begin

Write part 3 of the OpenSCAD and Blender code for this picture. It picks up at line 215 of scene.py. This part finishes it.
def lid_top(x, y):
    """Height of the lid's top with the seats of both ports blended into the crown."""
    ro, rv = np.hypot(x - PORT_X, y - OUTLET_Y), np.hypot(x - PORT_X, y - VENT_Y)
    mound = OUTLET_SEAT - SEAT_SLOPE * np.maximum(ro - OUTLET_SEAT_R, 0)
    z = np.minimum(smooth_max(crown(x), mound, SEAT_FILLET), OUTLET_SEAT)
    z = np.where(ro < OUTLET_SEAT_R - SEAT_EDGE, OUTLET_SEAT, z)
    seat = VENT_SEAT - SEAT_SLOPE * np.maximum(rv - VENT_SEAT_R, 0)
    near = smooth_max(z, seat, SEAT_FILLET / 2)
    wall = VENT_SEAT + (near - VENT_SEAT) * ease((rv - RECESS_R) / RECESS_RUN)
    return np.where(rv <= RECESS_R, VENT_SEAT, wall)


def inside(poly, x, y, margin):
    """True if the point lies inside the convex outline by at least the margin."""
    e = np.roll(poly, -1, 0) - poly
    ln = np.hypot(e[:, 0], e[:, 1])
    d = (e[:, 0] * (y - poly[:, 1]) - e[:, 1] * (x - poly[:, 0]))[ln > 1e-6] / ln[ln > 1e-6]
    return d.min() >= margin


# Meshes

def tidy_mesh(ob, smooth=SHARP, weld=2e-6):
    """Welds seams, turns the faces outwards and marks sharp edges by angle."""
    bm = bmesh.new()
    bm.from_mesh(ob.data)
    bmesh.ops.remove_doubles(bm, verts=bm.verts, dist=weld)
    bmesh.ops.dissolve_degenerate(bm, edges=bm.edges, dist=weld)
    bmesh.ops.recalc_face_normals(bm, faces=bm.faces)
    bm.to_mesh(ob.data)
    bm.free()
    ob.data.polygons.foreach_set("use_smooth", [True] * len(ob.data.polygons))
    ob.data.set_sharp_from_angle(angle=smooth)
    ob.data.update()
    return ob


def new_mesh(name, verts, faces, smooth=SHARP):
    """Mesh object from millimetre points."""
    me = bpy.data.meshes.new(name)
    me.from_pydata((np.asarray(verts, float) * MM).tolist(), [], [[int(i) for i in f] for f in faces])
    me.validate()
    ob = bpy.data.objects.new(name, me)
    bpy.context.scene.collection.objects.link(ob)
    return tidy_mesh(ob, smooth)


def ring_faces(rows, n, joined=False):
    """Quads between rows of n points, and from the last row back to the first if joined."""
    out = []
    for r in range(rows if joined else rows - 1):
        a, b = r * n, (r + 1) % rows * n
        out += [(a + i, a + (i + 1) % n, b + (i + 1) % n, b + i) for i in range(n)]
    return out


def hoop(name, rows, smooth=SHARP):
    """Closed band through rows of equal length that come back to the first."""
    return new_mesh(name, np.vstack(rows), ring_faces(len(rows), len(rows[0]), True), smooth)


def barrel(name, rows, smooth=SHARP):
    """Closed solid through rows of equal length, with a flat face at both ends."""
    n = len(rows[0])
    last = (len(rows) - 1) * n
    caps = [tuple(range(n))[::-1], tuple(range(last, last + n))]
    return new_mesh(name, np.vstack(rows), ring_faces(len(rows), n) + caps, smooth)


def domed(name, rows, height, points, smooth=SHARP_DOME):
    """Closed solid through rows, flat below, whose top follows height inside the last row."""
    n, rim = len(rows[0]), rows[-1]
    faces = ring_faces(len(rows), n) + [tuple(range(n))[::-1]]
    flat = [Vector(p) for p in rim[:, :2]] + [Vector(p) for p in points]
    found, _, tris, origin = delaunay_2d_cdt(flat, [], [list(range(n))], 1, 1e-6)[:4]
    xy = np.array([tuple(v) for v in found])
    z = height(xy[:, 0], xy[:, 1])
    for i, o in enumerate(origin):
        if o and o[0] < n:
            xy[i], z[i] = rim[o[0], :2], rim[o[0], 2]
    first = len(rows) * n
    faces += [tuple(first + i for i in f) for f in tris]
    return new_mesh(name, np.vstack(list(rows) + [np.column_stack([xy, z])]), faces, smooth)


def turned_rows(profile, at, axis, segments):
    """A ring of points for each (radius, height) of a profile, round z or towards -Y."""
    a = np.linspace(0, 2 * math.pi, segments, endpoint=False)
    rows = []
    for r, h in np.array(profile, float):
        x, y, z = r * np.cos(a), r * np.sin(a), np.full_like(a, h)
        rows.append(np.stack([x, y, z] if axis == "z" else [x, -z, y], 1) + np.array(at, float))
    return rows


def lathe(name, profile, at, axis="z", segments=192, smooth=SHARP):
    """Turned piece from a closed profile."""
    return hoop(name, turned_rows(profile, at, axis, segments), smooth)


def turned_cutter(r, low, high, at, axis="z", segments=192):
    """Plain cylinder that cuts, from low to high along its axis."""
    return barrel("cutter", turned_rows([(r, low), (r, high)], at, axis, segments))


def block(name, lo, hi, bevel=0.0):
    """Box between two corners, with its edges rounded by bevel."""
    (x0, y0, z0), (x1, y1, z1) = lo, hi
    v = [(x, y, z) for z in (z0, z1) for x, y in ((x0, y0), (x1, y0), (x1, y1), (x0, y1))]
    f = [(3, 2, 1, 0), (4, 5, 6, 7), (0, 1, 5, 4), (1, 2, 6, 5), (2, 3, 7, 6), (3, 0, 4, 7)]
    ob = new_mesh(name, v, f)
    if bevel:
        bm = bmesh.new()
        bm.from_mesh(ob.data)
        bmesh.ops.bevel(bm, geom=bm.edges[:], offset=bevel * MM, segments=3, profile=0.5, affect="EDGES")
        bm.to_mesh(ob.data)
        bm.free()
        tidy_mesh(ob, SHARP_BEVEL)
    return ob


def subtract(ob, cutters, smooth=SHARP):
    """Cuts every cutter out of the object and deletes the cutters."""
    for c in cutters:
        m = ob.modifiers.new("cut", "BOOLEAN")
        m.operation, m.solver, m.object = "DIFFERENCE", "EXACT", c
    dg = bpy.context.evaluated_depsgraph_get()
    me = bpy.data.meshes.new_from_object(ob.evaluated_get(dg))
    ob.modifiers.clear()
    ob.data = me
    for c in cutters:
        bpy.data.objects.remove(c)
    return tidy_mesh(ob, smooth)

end
begin

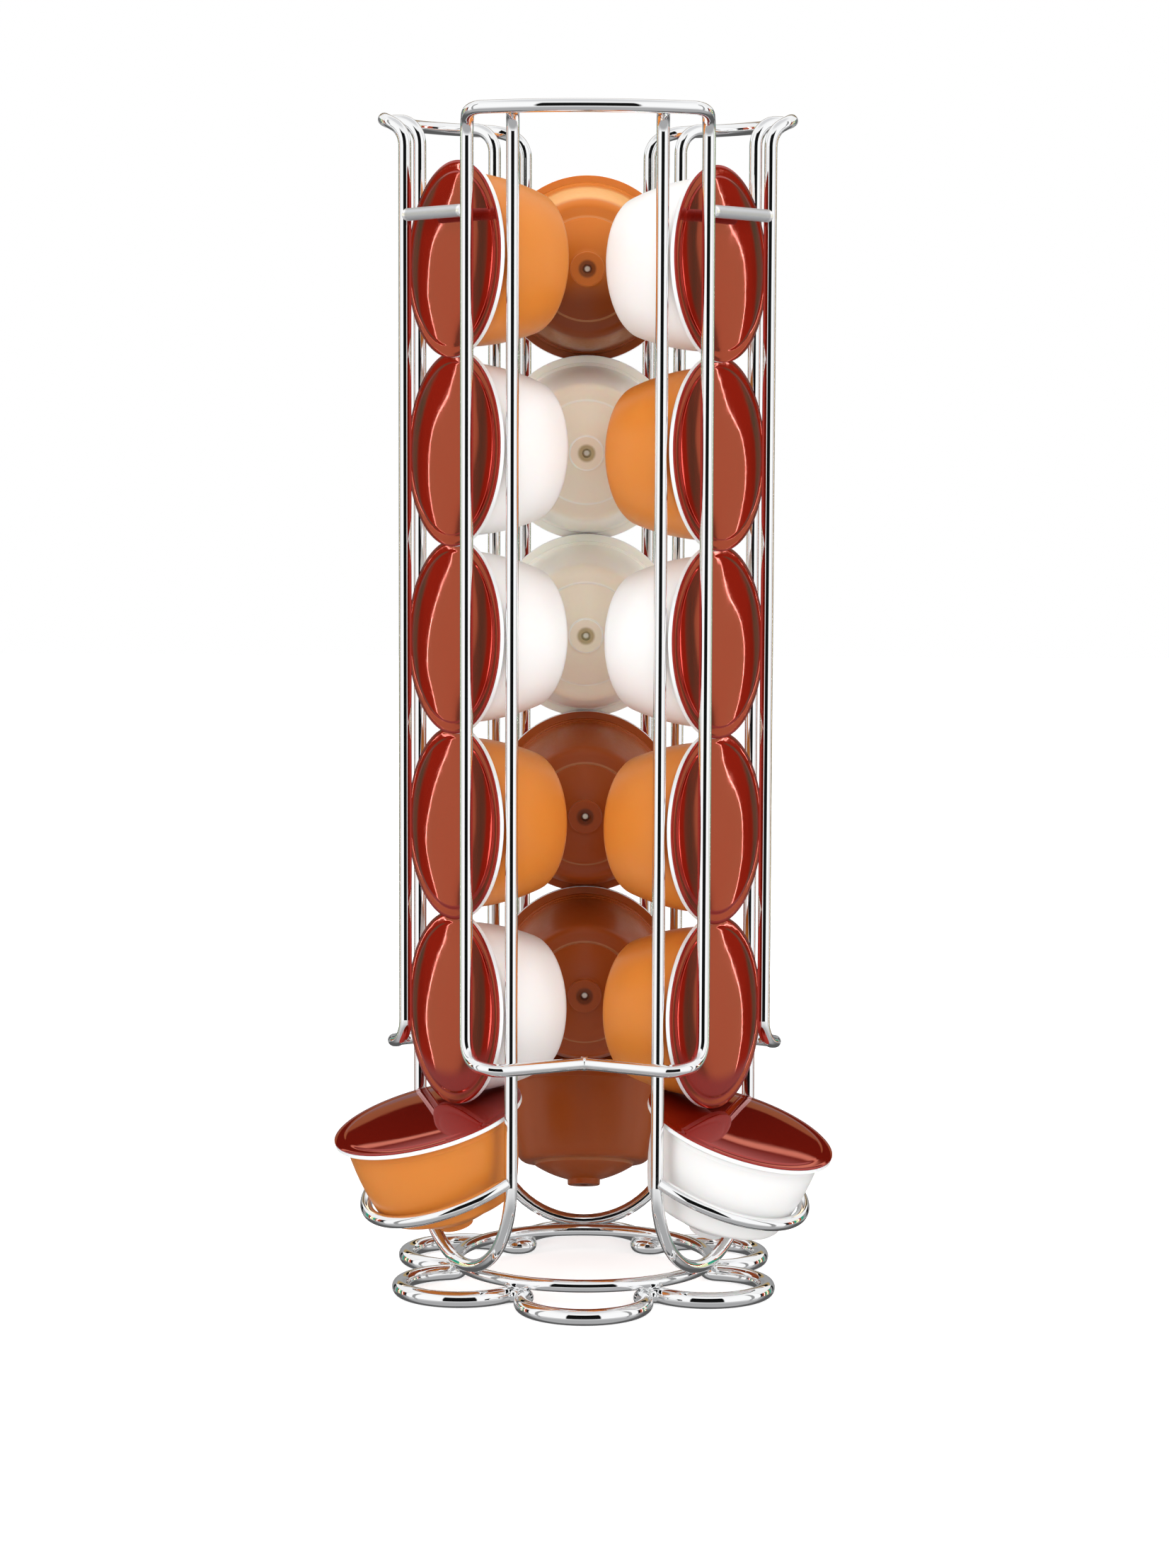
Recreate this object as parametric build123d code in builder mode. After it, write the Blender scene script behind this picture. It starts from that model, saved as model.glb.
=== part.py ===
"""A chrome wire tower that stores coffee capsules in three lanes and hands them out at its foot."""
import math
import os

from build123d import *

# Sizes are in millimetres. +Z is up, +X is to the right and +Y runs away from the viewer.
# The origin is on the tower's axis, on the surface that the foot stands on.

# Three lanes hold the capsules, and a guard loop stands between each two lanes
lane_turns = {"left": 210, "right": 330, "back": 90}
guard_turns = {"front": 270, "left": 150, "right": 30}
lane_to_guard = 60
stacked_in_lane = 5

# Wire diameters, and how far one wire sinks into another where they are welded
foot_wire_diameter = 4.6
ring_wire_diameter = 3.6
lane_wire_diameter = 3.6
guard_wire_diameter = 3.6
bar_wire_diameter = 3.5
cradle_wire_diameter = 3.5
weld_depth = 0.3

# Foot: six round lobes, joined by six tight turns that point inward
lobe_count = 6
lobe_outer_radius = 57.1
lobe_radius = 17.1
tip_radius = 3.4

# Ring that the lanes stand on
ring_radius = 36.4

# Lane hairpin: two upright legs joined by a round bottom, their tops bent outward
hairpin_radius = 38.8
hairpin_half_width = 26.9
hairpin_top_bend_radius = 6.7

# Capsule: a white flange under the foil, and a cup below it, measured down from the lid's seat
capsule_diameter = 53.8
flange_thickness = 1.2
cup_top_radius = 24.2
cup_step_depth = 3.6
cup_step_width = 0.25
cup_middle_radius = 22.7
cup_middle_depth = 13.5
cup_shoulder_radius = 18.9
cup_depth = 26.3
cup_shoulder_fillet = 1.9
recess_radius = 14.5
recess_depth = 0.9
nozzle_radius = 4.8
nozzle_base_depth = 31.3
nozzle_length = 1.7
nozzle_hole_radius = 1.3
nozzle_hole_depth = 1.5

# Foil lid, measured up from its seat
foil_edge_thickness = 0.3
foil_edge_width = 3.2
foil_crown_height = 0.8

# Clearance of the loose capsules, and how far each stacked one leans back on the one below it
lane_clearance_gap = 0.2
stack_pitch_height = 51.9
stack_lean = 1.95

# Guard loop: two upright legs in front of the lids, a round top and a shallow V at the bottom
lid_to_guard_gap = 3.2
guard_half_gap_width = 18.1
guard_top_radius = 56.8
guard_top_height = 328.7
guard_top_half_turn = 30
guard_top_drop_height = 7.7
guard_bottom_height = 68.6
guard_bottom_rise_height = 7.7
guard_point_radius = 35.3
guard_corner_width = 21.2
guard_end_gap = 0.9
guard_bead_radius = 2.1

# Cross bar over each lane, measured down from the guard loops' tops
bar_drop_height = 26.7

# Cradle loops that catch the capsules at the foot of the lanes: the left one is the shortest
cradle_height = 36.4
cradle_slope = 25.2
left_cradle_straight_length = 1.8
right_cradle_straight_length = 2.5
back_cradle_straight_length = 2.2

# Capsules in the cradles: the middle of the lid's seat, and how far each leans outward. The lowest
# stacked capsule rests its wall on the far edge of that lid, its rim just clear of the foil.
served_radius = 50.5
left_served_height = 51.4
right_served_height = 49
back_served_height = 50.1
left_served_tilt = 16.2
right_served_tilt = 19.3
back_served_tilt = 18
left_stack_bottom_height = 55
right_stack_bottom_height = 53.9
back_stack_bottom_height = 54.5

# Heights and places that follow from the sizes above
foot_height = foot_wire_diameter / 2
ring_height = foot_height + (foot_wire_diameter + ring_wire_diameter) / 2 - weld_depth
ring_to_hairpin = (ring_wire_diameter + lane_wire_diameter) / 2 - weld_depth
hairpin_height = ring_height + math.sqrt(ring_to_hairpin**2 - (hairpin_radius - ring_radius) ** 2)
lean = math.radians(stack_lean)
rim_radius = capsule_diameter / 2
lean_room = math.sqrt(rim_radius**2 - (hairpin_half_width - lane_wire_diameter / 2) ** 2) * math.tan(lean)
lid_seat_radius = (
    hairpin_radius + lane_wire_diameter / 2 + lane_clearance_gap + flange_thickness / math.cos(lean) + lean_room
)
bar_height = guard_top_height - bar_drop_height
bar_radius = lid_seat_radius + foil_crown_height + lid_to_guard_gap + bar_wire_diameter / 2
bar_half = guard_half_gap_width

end
begin

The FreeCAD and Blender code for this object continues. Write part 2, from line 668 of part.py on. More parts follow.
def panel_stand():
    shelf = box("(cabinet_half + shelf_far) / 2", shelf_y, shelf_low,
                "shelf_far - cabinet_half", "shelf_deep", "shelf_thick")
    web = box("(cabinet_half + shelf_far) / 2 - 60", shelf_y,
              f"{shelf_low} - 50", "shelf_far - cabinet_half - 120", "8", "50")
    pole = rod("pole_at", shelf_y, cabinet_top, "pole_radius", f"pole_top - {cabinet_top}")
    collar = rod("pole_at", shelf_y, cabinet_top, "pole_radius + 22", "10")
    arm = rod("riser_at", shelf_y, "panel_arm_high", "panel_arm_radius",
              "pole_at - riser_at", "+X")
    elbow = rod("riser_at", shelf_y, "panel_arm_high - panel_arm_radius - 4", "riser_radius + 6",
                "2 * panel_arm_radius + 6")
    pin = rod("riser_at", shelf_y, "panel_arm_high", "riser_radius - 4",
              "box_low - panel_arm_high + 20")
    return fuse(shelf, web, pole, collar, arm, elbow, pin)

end

▶ _THE EXERCISE_:
Of the entries above, repeat exactly the lines from the line with "The FreeCAD and" through the line with "return fuse(shelf, web, pole, collar, arm, elbow, pin)", both of them included.

▶ _WRITTEN REPLY_:
The FreeCAD and Blender code for this object continues. Write part 2, from line 668 of part.py on. More parts follow.
def panel_stand():
    shelf = box("(cabinet_half + shelf_far) / 2", shelf_y, shelf_low,
                "shelf_far - cabinet_half", "shelf_deep", "shelf_thick")
    web = box("(cabinet_half + shelf_far) / 2 - 60", shelf_y,
              f"{shelf_low} - 50", "shelf_far - cabinet_half - 120", "8", "50")
    pole = rod("pole_at", shelf_y, cabinet_top, "pole_radius", f"pole_top - {cabinet_top}")
    collar = rod("pole_at", shelf_y, cabinet_top, "pole_radius + 22", "10")
    arm = rod("riser_at", shelf_y, "panel_arm_high", "panel_arm_radius",
              "pole_at - riser_at", "+X")
    elbow = rod("riser_at", shelf_y, "panel_arm_high - panel_arm_radius - 4", "riser_radius + 6",
                "2 * panel_arm_radius + 6")
    pin = rod("riser_at", shelf_y, "panel_arm_high", "riser_radius - 4",
              "box_low - panel_arm_high + 20")
    return fuse(shelf, web, pole, collar, arm, elbow, pin)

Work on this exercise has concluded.